If it seems reductive to talk about her coats instead of her caustic wit, blame her addiction to cashmere. Martin Scorsese, who co-produced the series and interviewed Lebowitz, knows this. He lets the camera scan her from head to toe as she takes in the “singular sensibility” of Grand Central station, or sips Diet Coke from a goblet at the Players members club, or walks over the 1964 Panorama of the City of New York at Queens Museum, those boots in protective shoe coverings.

Netflix indulges it, too, having produced a promotional poster of the show in which Lebowitz’s face becomes a doodle haircut and glasses. How many people, aside from Ziggy Stardust, John Waters and Anna Wintour, are so familiar they can be successfully reduced to a cave drawing?

And Lebowitz knows it. For every quip about the superfluousness of art on subways, or people carrying yoga mats, she has an anecdote about clothes. A favourite involves finding herself front row at the 1971 Muhammad Ali v Joe Frazier fight – the one where Frank Sinatra pretended to be a photographer to get ringside. She tells Spike Lee that she had no idea what was happening inside the ring because she was interested only in the “fantastic” fur coats and hats of the attendees.

Whether showing Lebowitz with Betsey Johnson, wearing a dinner jacket to the sequin glamour of Studio 54, or suited and booted on stage with Toni Morrison, the series is a love letter to her sartorial triumphs. But it also shows how they have grown richer with age. Since the 00s, Lebowitz has appeared (dressed) in the 2016 Pirelli calendar (“I thought it was a joke”), in a cream dinner jacket at the CFDA awards (dinner jackets are her red carpet go-to) and on the front row of fashion shows for Carolina Herrera.

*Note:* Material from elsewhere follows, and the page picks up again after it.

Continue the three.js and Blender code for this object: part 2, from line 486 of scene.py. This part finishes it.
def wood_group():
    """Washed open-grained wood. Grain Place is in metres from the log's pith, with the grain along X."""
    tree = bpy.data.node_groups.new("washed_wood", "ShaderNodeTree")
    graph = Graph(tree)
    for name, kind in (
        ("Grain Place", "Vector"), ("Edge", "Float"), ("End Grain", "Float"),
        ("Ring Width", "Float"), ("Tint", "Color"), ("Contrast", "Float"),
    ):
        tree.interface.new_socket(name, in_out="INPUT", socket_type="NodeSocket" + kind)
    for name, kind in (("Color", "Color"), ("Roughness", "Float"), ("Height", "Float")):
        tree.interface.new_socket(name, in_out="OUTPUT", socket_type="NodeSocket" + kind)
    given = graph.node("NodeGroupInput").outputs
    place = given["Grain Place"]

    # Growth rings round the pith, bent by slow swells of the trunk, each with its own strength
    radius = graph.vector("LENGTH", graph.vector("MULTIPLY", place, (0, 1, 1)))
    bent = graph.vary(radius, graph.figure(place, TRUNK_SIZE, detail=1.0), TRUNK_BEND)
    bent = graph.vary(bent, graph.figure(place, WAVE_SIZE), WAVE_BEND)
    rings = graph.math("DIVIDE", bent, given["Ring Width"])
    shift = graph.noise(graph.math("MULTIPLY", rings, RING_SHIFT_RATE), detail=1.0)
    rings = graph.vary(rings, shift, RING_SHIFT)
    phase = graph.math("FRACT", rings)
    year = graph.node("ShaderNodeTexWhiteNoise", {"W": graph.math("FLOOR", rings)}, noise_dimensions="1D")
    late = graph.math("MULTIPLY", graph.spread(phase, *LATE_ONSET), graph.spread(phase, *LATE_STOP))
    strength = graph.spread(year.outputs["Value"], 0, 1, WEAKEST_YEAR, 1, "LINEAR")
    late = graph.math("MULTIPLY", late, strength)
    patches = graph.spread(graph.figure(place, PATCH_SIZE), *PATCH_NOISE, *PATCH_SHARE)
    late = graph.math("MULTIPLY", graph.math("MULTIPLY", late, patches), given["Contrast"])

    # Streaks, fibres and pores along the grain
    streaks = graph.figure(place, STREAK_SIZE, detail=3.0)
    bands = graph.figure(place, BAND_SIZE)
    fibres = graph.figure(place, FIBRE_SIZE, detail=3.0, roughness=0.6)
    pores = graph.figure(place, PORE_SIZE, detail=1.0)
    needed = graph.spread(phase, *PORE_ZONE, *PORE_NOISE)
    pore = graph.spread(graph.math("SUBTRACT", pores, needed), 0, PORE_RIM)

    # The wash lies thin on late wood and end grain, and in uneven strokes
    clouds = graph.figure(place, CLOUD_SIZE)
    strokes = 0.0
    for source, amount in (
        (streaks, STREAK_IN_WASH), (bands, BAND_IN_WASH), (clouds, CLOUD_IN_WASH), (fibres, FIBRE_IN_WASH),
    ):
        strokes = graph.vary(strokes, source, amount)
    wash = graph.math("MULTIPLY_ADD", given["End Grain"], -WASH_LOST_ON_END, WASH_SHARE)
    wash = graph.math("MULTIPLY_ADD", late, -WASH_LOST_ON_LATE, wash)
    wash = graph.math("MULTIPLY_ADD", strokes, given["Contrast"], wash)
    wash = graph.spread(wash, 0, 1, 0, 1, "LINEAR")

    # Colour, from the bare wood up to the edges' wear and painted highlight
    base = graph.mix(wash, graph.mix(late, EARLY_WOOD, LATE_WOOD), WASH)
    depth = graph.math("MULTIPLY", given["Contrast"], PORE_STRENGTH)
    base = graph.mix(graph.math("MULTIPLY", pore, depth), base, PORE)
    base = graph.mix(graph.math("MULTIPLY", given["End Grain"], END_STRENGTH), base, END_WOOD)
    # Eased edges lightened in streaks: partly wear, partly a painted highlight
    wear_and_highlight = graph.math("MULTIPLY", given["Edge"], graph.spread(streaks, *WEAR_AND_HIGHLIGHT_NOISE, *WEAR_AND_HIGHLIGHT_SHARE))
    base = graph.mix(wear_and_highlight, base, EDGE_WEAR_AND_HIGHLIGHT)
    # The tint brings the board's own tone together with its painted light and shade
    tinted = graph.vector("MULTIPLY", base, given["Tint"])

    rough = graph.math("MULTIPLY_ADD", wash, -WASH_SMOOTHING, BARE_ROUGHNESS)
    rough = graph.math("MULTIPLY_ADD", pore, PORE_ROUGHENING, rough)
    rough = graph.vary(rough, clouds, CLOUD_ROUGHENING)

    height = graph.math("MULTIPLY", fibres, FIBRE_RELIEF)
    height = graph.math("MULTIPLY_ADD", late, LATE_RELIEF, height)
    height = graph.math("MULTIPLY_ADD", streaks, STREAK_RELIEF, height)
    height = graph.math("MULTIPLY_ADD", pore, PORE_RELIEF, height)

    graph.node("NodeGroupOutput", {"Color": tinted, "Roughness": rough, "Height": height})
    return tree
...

Lebowitz used to be a fixture of fashion week. “I’m always interested in clothes, plus there are beautiful girls,” she says. “It was a perfect thing to me. What could be more perfect than a fashion show?” Now, she is not so sure. “I’ve always been interested in clothes… which is why I don’t go to fashion week any more, because they’re not about clothes,” Lebowitz told AnOther magazine last spring.

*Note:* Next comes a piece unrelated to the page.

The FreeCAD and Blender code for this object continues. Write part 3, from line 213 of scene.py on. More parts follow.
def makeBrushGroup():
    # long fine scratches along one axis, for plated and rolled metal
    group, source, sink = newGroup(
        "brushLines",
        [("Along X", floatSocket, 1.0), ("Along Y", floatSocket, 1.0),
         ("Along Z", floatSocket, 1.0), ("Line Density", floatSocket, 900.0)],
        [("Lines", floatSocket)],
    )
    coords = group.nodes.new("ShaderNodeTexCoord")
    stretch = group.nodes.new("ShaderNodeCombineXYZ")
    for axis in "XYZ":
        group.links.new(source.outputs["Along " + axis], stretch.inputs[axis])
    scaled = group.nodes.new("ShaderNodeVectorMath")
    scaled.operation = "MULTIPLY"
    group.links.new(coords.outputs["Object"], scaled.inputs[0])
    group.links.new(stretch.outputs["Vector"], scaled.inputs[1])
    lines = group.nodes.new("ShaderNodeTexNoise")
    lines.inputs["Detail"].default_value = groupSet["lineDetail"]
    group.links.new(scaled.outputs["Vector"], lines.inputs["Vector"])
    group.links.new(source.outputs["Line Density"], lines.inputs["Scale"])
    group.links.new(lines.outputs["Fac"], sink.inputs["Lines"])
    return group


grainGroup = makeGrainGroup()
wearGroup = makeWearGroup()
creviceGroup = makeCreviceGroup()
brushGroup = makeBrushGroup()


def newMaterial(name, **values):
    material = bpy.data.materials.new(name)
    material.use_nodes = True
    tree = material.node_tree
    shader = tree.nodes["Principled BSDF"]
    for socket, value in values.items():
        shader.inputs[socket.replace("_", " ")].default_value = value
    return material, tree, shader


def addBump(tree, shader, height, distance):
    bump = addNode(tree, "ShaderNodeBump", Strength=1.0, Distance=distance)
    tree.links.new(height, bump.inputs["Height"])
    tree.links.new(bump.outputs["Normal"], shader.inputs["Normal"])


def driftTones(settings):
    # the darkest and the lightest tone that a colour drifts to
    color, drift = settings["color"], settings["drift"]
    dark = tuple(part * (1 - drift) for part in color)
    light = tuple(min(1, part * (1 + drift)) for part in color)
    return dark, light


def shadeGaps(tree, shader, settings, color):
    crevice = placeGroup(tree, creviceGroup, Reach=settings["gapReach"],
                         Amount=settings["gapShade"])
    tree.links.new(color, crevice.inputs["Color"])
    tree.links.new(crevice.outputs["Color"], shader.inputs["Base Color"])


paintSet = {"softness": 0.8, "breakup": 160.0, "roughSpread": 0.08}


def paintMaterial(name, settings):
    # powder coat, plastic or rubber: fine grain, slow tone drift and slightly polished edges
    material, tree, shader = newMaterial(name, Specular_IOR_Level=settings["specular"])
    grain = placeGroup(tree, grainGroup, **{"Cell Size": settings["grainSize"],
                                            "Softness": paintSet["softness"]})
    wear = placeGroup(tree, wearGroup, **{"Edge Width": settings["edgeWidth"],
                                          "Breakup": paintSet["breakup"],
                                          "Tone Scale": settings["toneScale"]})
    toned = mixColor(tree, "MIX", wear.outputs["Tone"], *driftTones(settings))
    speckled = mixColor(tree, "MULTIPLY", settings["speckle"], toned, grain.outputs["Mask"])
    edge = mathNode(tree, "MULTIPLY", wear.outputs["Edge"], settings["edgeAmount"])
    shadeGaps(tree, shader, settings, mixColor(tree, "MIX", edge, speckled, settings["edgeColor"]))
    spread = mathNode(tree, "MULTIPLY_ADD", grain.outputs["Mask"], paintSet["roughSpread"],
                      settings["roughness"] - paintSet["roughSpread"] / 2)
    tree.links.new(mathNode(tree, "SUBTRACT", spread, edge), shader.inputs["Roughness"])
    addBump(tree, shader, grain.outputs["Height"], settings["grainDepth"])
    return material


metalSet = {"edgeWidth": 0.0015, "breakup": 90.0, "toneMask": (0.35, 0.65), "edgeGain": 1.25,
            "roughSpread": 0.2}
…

Fashion advice remains part of her repartee – no to the small glasses trend as seen on Kim Kardashian, yes to the cartoonishly large Jacquemus straw hat of 2017. On menswear, she says she would sooner see a man approach her with a grenade than wearing a pair of shorts. As for yoga pants, it’s a firm no.

Lebowitz loves a good coat but she also sees clothes as an economy and a metaphor. From skewering Donald Trump’s aesthetic as “a poor person’s idea of a rich person”, to comparing the relationship between Brooks Brothers and Ralph Lauren’s customer base to the skyscrapers of New York and Dubai, she understands the role New York has to play in it.

Pretend It’s a City is a pitch-perfect dream of Warholian parties and drinking with friends, soundtracked by Lebowitz’s epigrams, which stack up like the hot dog buns of the Manhattan vendor she passes. But it is also a celebration of her style, in all its well-tailored, sensible, formality. In short, come for the quips, stay for the coats. If it seems strange to feel homesick for a Savile Row blazer, it will make sense after watching this.